Step 4: Choose a Brokerage or Investment Platform

Once you’ve selected a mutual fund, you’ll need to choose a brokerage or investment platform to purchase the fund. Many brokers offer mutual fund investments, either directly or through retirement accounts like IRAs and 401(k)s.

Some popular platforms for purchasing mutual funds include:

  • Fidelity
  • Vanguard
  • Charles Schwab
  • TD Ameritrade

Make sure to compare the fees, account types, and services provided by each platform before deciding where to invest.

Step 5: Start Investing

To start investing in mutual funds, you’ll need to open an investment account. This can typically be done online through your chosen platform. Once your account is set up, you can fund it and purchase shares of your chosen mutual fund.

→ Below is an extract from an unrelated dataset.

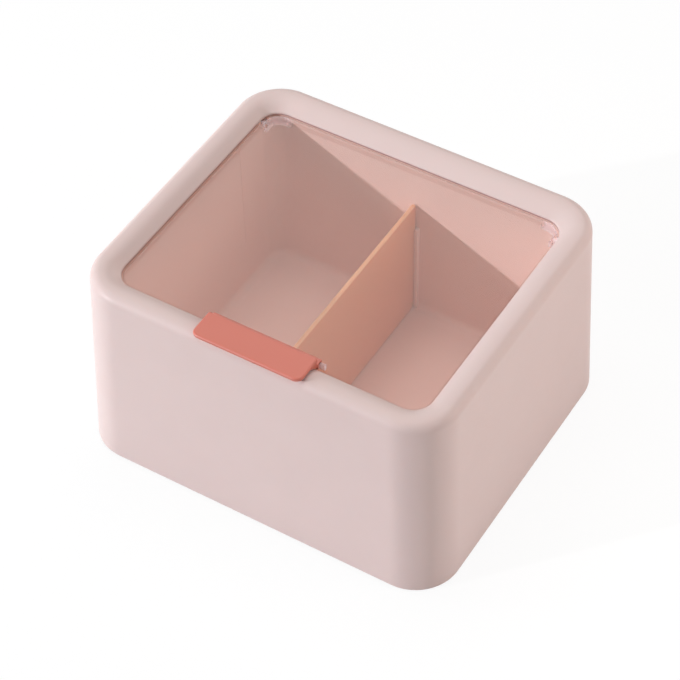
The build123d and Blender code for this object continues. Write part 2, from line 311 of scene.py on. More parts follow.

Step 6: Monitor Your Investments

Once you’ve invested in mutual funds, it’s important to monitor the performance of your portfolio. Review your investments periodically to ensure they still align with your goals and risk tolerance. You may need to rebalance your portfolio over time as your financial situation or the market conditions change.

Conclusion

Investing in mutual funds is an accessible and relatively straightforward way for beginners to start building wealth. With a wide variety of fund types and strategies available, it’s essential to match your investment choices with your goals and risk tolerance. By following the steps outlined in this guide—understanding mutual funds, determining your investment goals, conducting research, and choosing the right funds—you can start investing with confidence and set yourself up for long-term financial success.